- Exercise
Verbatim output of all the material below is required.

- Source data

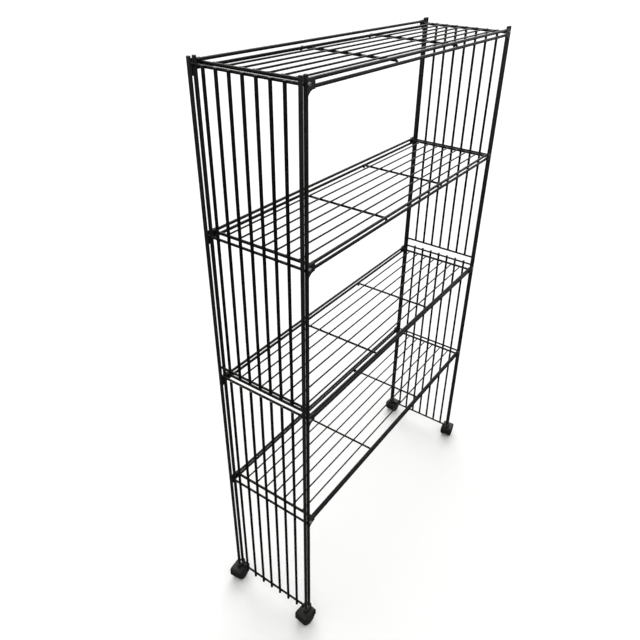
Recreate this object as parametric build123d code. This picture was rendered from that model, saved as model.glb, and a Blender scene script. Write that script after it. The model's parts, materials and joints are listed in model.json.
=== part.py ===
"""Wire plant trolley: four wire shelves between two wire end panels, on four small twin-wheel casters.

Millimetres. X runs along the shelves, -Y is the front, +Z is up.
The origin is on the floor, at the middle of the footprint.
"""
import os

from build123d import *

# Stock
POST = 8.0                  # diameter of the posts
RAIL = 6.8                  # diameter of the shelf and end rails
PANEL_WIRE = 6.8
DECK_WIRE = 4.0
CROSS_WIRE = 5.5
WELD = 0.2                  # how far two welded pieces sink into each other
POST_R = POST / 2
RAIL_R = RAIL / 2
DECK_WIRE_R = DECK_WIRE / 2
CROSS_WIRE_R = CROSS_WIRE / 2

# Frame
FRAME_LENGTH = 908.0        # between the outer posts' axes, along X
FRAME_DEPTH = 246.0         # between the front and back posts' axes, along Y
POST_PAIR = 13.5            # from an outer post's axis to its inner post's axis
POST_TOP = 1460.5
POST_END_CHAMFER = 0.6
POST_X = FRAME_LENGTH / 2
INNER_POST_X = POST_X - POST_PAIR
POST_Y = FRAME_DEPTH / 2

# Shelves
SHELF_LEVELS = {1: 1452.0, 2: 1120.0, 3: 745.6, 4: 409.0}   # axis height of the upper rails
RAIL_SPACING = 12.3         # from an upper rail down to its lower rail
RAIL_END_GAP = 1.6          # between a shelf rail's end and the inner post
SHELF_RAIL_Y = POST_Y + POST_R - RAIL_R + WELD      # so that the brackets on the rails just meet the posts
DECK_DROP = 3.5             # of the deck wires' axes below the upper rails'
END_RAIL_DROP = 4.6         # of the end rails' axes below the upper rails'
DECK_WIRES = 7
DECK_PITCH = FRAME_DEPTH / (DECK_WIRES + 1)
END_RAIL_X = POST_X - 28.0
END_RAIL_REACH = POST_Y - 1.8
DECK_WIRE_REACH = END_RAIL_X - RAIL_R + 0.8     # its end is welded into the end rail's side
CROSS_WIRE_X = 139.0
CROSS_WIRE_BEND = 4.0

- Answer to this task
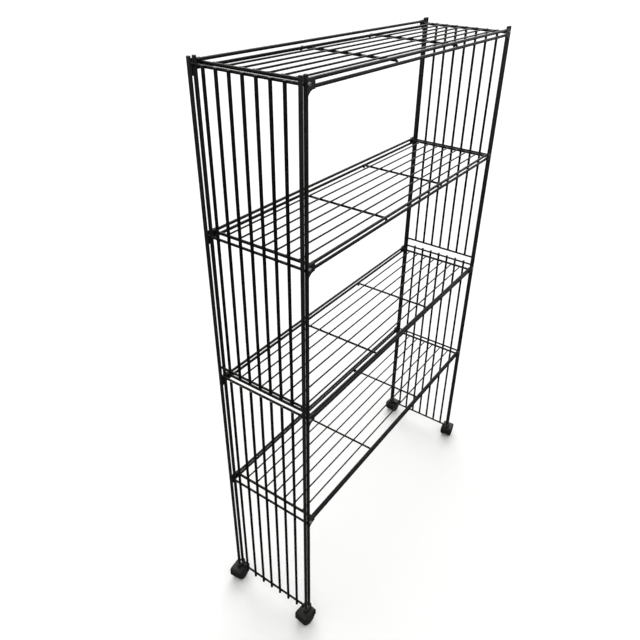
Recreate this object as parametric build123d code. This picture was rendered from that model, saved as model.glb, and a Blender scene script. Write that script after it. The model's parts, materials and joints are listed in model.json.
=== part.py ===
"""Wire plant trolley: four wire shelves between two wire end panels, on four small twin-wheel casters.

Millimetres. X runs along the shelves, -Y is the front, +Z is up.
The origin is on the floor, at the middle of the footprint.
"""
import os

from build123d import *

# Stock
POST = 8.0                  # diameter of the posts
RAIL = 6.8                  # diameter of the shelf and end rails
PANEL_WIRE = 6.8
DECK_WIRE = 4.0
CROSS_WIRE = 5.5
WELD = 0.2                  # how far two welded pieces sink into each other
POST_R = POST / 2
RAIL_R = RAIL / 2
DECK_WIRE_R = DECK_WIRE / 2
CROSS_WIRE_R = CROSS_WIRE / 2

# Frame
FRAME_LENGTH = 908.0        # between the outer posts' axes, along X
FRAME_DEPTH = 246.0         # between the front and back posts' axes, along Y
POST_PAIR = 13.5            # from an outer post's axis to its inner post's axis
POST_TOP = 1460.5
POST_END_CHAMFER = 0.6
POST_X = FRAME_LENGTH / 2
INNER_POST_X = POST_X - POST_PAIR
POST_Y = FRAME_DEPTH / 2

# Shelves
SHELF_LEVELS = {1: 1452.0, 2: 1120.0, 3: 745.6, 4: 409.0}   # axis height of the upper rails
RAIL_SPACING = 12.3         # from an upper rail down to its lower rail
RAIL_END_GAP = 1.6          # between a shelf rail's end and the inner post
SHELF_RAIL_Y = POST_Y + POST_R - RAIL_R + WELD      # so that the brackets on the rails just meet the posts
DECK_DROP = 3.5             # of the deck wires' axes below the upper rails'
END_RAIL_DROP = 4.6         # of the end rails' axes below the upper rails'
DECK_WIRES = 7
DECK_PITCH = FRAME_DEPTH / (DECK_WIRES + 1)
END_RAIL_X = POST_X - 28.0
END_RAIL_REACH = POST_Y - 1.8
DECK_WIRE_REACH = END_RAIL_X - RAIL_R + 0.8     # its end is welded into the end rail's side
CROSS_WIRE_X = 139.0
CROSS_WIRE_BEND = 4.0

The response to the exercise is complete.